Edit: I see it's wrong in the original, so we just keep it, I suppose.
I expect you were downvoted because your post isn't particularly interesting, and won't lead to thoughful discussion, let alone thoughtful discussion about the article in question. Sure, someone who doesn't know the difference between "its" and "it's" might learn something, but, while I'm not going to go so far as to say "that's not what HN is for", it's... well, kinda not what HN is for.
Another -- unfair -- reason is that some posts about grammar and spelling come off has holier-than-thou nitpicking. I don't believe that describes your particular post, but it's hard to convey tone/purpose in text, and people get annoyed by stuff like that.
I didn't downvote you (at 21 hours later, it doesn't matter at this point), but if your post was "in the way" of scrolling to more interesting conversations, I probably would have. I come to the comments on articles because I'm curious about what people are saying about the content of the article (and was thrilled in this case to find that a commenter here was actually the person who built the software that ran this bar). As much as I do believe that language and clarity is important, I don't particularly care if someone mistyped an apostrophe into the article's title. It's just noise to me.
People downvote facts here, and persecute you for providing corrections that are helpful to everyone. It's infantile and depressing.
They need to stop and think: How do people learn? Often from reading. Where do people do most of their reading now? Online. So when you attack people who correct incorrect writing online, you're attacking people who want to learn. Most foreign-language speakers, for example, WANT to be corrected so they know how to speak and write the language.

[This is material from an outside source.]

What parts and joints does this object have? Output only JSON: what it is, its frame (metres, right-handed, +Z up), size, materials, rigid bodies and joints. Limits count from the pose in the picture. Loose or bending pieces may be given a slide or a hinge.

The most interesting thing to me is the timing: this opened just one month after 9/11, the event that ushered in a new era of state-sanctioned surveillance.
They keep opening new branches around here.
They are glorified ATM lobbies with minimal staff who will often direct you to use an ATM for anything that an ATM can do.
But they do keep opening them. I sometimes wonder if it's just a complicated real estate investment play.